En la llamada sociedad de la información, que así es como denominan a la etapa histórica que nos tocó vivir, la moneda corriente no es, como podríamos suponer, la información, sino su mercantilización. Las personas, convertidas en datos son mercancía útil para la toma de decisiones de compañías publicitarias y de propaganda política.
El negocio de las grandes compañías como Facebook, Google u otras tantas que se han posicionado en el siglo XXI, es la venta de datos de los usuarios a través de un mínimo esfuerzo por su recopilación. Si dichas empresas fueran casa por casa tratando de que las personas llenaran encuestas a cambio de absolutamente nada, seguramente no tendrían tanto éxito.
Son los propios usuarios quienes, a partir de la promesa de contactar a personas con sus mismos intereses, familiares, amigos o pasatiempos, los que suben gustosos datos que en conjunto se convierten en información valiosa para todo tipo de transacciones a cambio precisamente de absolutamente nada. Y lo hacen sin recelo y sin molestias.

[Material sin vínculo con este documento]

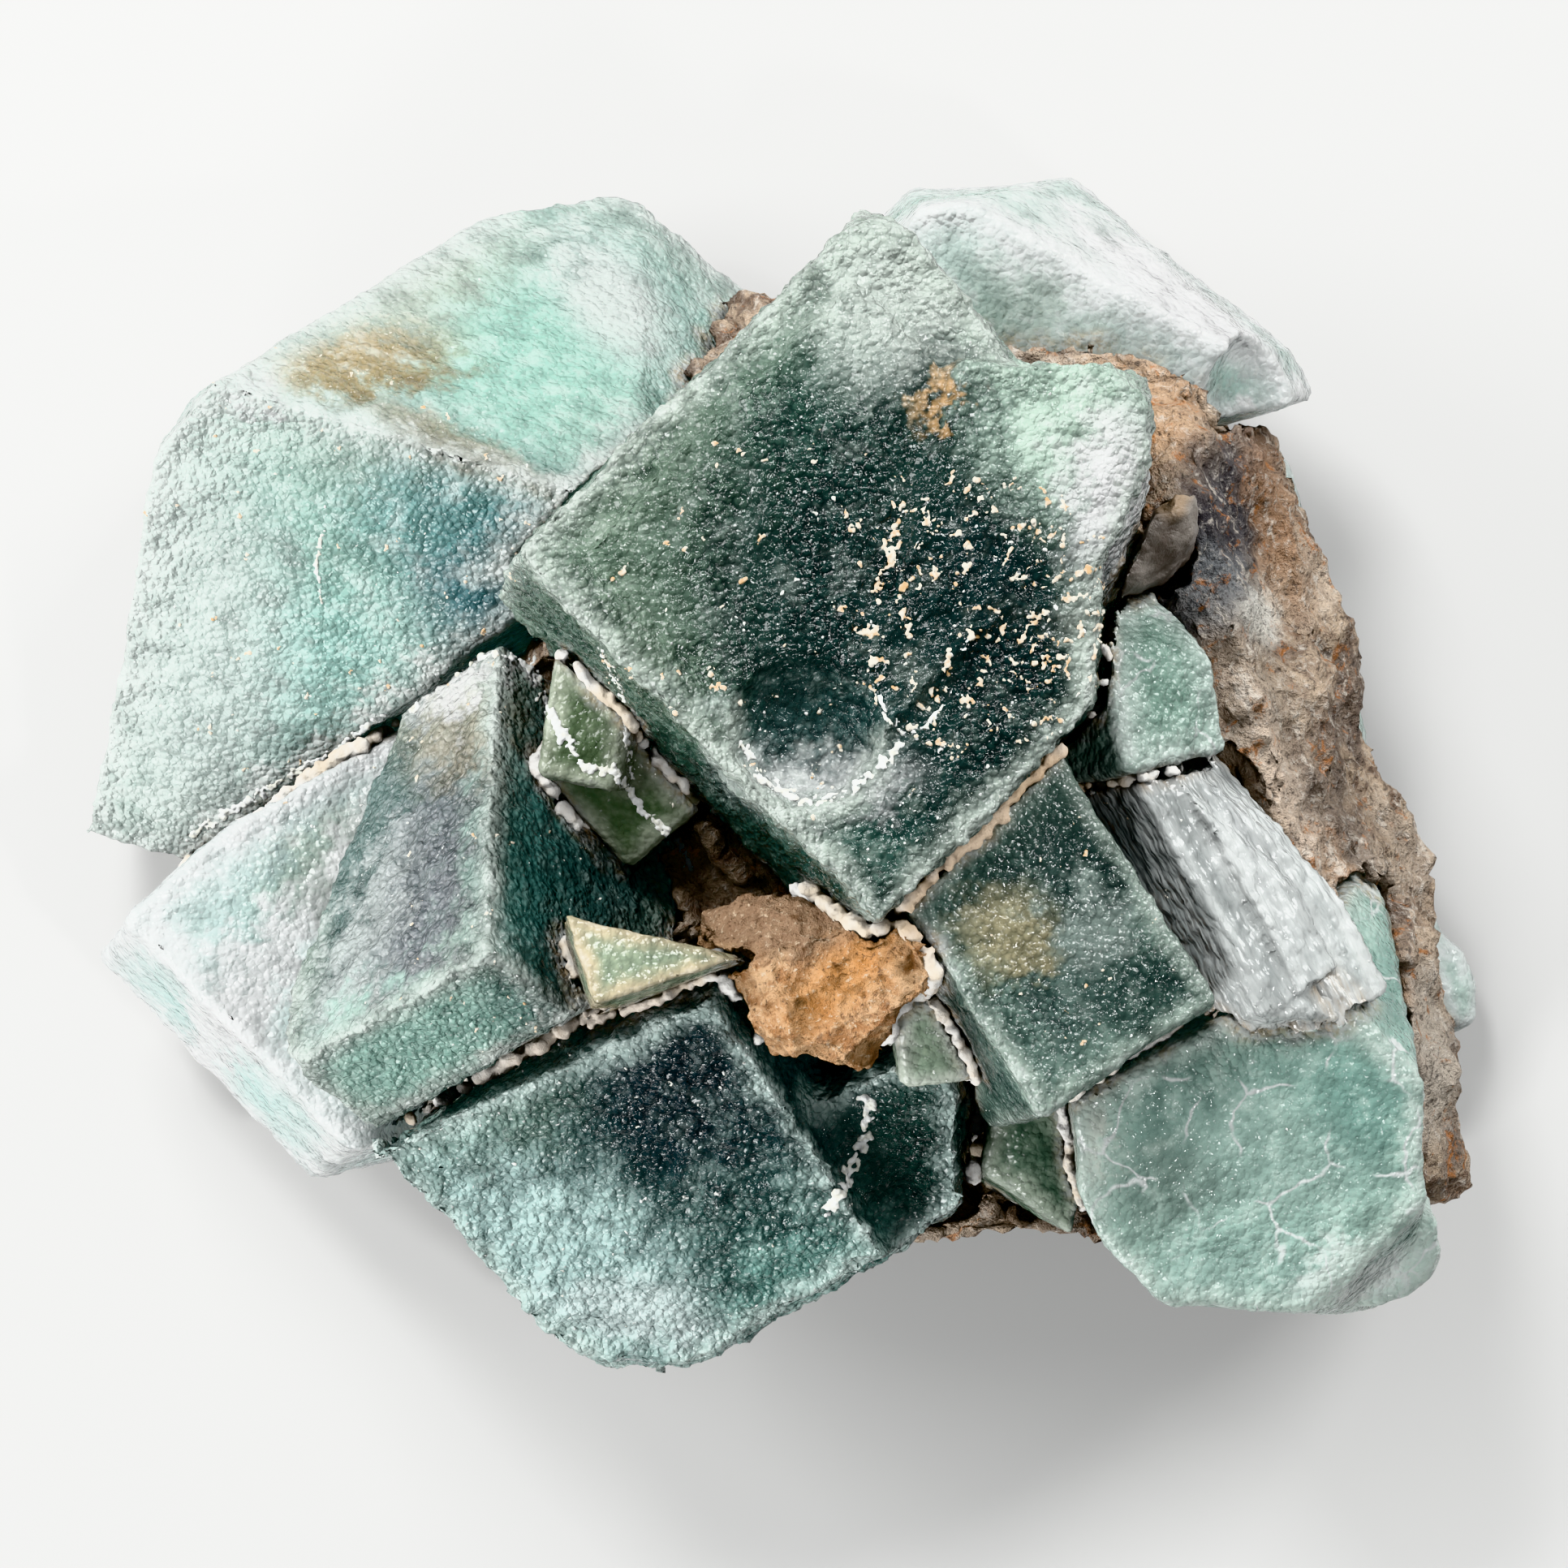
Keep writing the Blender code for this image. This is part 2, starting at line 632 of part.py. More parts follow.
def build():
    clear_scene()
    specimen = collection("fluorite specimen")
    helpers = collection("cutters")

    blue_green = finish_colour("blue-green fluorite", (0.33, 0.62, 0.55), 0.3, 0.85, 1.43)
    pale_green = finish_colour("pale fluorite", (0.70, 0.82, 0.76), 0.3, 0.85, 1.43)
    ochre = finish_colour("ochre carbonate", (0.55, 0.33, 0.18), 0.85)
    smoky = finish_colour("smoky quartz", (0.30, 0.26, 0.22), 0.35, 0.5, 1.54)
    brown = finish_colour("brown vein rock", (0.38, 0.28, 0.22), 0.9)

    room_for = {name: joined_parts(name, helpers, SEAM) for name in CRYSTALS}
    for name, cubes in CRYSTALS.items():
        crystal = new_object(name, crystal_solid(cubes[0]), specimen)
        crystal.data.materials.append(pale_green if name in PALE else blue_green)
        for helper in joined_parts(name, helpers, 0.0):
            combine(crystal, helper, "UNION")
        for number, (x, y, z, radius) in enumerate(SHELL_BREAKS.get(name, ())):
            ball = bmesh.new()
            bmesh.ops.create_icosphere(ball, subdivisions=SHELL_FINENESS, radius=radius)
            bmesh.ops.translate(ball, vec=(x, y, z), verts=ball.verts)
            combine(crystal, new_helper(f"shell_{name}_{number}", ball, helpers), "DIFFERENCE")
        for neighbour in STOPS_AT.get(name, ()):
            for helper in room_for[neighbour]:
                combine(crystal, helper, "DIFFERENCE")

    block = new_object("ochre_block", lump_solid(OCHRE_BLOCK), specimen)
    block.data.materials.append(ochre)
    for neighbour in OCHRE_STOPS_AT:
        for helper in room_for[neighbour]:
            combine(block, helper, "DIFFERENCE")

    chip = new_object("smoky_chip", lump_solid(SMOKY_CHIP), specimen)
    chip.data.materials.append(smoky)
    for neighbour in SMOKY_STOPS_AT:
        for helper in room_for[neighbour]:
            combine(chip, helper, "DIFFERENCE")

    rim = new_object("fluorite_rim", lump_solid(FLUORITE_RIM[0]), specimen)
    rim.data.materials.append(pale_green)
    for number, lump in enumerate(FLUORITE_RIM[1:], 1):
        combine(rim, new_helper(f"join_fluorite_rim_{number}", lump_solid(lump), helpers), "UNION")

    rock = new_object("vein_rock", lump_solid(VEIN_ROCK), specimen)
    rock.data.materials.append(brown)
    for number, lump in enumerate((OCHRE_BLOCK, SMOKY_CHIP, *FLUORITE_RIM)):
        combine(rock, new_helper(f"room_lump_{number}", lump_solid(lump, ROUGH_SEAM), helpers), "DIFFERENCE")
    for name in CRYSTALS:
        for helper in room_for[name]:
            combine(rock, helper, "DIFFERENCE")


build()
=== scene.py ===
"""Fluorite specimen on its rock: the finish of every crystal, the rock, the druse in the seams and
the crumbs on the faces, dressed over the solids of the part."""

import json
import math
import random

import bmesh
import bpy
import numpy as np
from mathutils import Euler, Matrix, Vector
from mathutils.bvhtree import BVHTree
from mathutils.kdtree import KDTree

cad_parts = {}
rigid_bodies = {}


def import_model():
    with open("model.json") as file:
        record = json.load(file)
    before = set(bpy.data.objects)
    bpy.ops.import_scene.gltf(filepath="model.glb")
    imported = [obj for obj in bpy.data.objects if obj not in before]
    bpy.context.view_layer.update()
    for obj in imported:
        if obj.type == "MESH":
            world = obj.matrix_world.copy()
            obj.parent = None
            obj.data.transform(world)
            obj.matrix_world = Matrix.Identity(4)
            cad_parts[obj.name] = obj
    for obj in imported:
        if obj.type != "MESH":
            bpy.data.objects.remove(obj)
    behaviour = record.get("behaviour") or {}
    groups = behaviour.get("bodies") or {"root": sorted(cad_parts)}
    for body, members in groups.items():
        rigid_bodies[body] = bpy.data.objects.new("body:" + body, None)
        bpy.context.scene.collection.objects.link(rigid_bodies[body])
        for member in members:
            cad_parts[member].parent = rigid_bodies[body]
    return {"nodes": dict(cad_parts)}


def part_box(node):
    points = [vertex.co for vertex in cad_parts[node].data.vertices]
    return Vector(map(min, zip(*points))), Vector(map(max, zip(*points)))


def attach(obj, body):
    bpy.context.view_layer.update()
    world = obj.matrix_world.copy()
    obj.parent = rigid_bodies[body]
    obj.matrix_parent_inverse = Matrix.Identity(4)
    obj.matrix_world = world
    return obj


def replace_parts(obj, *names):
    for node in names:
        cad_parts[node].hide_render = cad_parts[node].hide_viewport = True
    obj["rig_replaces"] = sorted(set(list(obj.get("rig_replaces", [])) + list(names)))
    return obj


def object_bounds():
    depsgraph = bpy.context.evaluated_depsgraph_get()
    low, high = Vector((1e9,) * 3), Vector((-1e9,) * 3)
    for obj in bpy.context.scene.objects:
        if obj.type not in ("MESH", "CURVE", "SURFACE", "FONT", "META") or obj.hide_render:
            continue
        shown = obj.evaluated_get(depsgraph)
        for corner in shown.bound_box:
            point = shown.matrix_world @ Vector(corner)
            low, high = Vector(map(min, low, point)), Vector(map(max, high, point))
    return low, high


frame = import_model()
solid_box = [list(corner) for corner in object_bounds()]
MM = 0.001


# The rock that carries the crystals: brown vein stone with rust, cream and slate patches. It was
# broken out with the specimen, so its sides are ragged and its foot is one flat break.
def merged_copy(node, name):
    """A copy of a solid with its corners merged, ready to be worked."""
    bpy.ops.object.select_all(action="DESELECT")
    piece = bpy.data.objects.new(name, frame["nodes"][node].data.copy())
    bpy.context.scene.collection.objects.link(piece)
    piece.data.materials.clear()
    bpy.context.view_layer.objects.active = piece
    piece.select_set(True)
    bpy.ops.object.mode_set(mode="EDIT")
    bpy.ops.mesh.select_all(action="SELECT")
    bpy.ops.mesh.remove_doubles(threshold=0.002 * MM)
    bpy.ops.mesh.normals_make_consistent(inside=False)
    bpy.ops.object.mode_set(mode="OBJECT")
    return piece


def even_mesh(piece, voxel):
    """Gives the piece a mesh of even small faces that can take relief."""
    remesh = piece.modifiers.new("even", "REMESH")
    remesh.mode = "VOXEL"
    remesh.voxel_size = voxel * MM
    remesh.use_smooth_shade = True
    bpy.context.view_layer.objects.active = piece
    bpy.ops.object.modifier_apply(modifier="even")


def relieve(piece, kind, scale, depth, group="", level=0.7, contrast=2.0, **settings):
    """Works relief of one scale into the surface; level says how much of its depth goes inwards."""
    texture = bpy.data.textures.new(f"{piece.name} {kind} {scale}", kind)
    texture.noise_scale = scale * MM
    texture.contrast = contrast
    for key, value in settings.items():
        setattr(texture, key, value)
    relief = piece.modifiers.new("relief", "DISPLACE")
    relief.texture = texture
    relief.texture_coords = "LOCAL"
    relief.strength = depth * MM
    relief.mid_level = level
    relief.vertex_group = group
    bpy.context.view_layer.objects.active = piece
    bpy.ops.object.modifier_apply(modifier="relief")
    bpy.data.textures.remove(texture)


def weigh(piece, name, weight_at):
    """A vertex group whose weight is a function of the place in millimetres."""
    group = piece.vertex_groups.new(name=name)
    for vertex in piece.data.vertices:
        weight = min(1.0, max(0.0, weight_at(vertex.co / MM)))
        if weight > 0:
            group.add([vertex.index], weight, "REPLACE")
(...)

Una extensa base de datos en la cual se pueden consultar hábitos, gustos, compras, credos, productos, edades, profesiones e ideas se vende consuetudinariamente al mejor postor para posicionar productos y servicios.
Las redes sociales se ofrecen al público como una oportunidad gratuita para “pertenecer” al nuevo estado de cosas. No obstante, cuando, en el mundo digital las cosas son gratis, es porque uno es la mercancía.
Cuando los nazis llegaron a Holanda y se enteraron de que había un censo sobre los credos, la tarea de exterminio de los judíos fue en realidad un paseo por el parque. Cuando en las dictaduras sudamericanas se tenía la lista de los disidentes al régimen, su aniquilación fue relativamente simple. Este cúmulo de información en manos equivocadas puede tener repercusiones insospechadas para la vida social y la democracia.
La tecnología permite saber no solo quién puede estar a favor o en contra de algún determinado candidato o gobierno, sino también dónde se puede encontrar físicamente a través de un geolocalizador, quiénes son sus familiares y cuáles son sus redes de apoyo.
Con estos datos se pueden confeccionar verdaderos mapas a detalle, hogar por hogar y saber la distribución de los militantes de partidos políticos, de votantes indecisos o incluso de ciudadanos apáticos.
Los partidos políticos pueden decidir dónde y ante quienes hacer campaña para encauzar su voto. Pero también tienen la posibilidad de ejercer la presión sobre los ciudadanos que les hayan votado en contra, si el día de mañana ganan la elección. Se tiene la capacidad de conocer el mapa de ganadores y perdedores de apoyos, prebendas y servicios, como ocurriría en un ejercicio de planeación de una campaña bélica, con un mapa que despliega tanto apoyos como posiciones enemigas y sirve para calcular los riesgos de cada movimiento.
Esto, por supuesto, mina la democracia porque en última instancia no importan las ideas, sino las estrategias. No importan las plataformas, sino los cálculos. No importan las políticas, sino las posiciones ocupadas. No importa el elector, sino su lugar en la cuadrícula.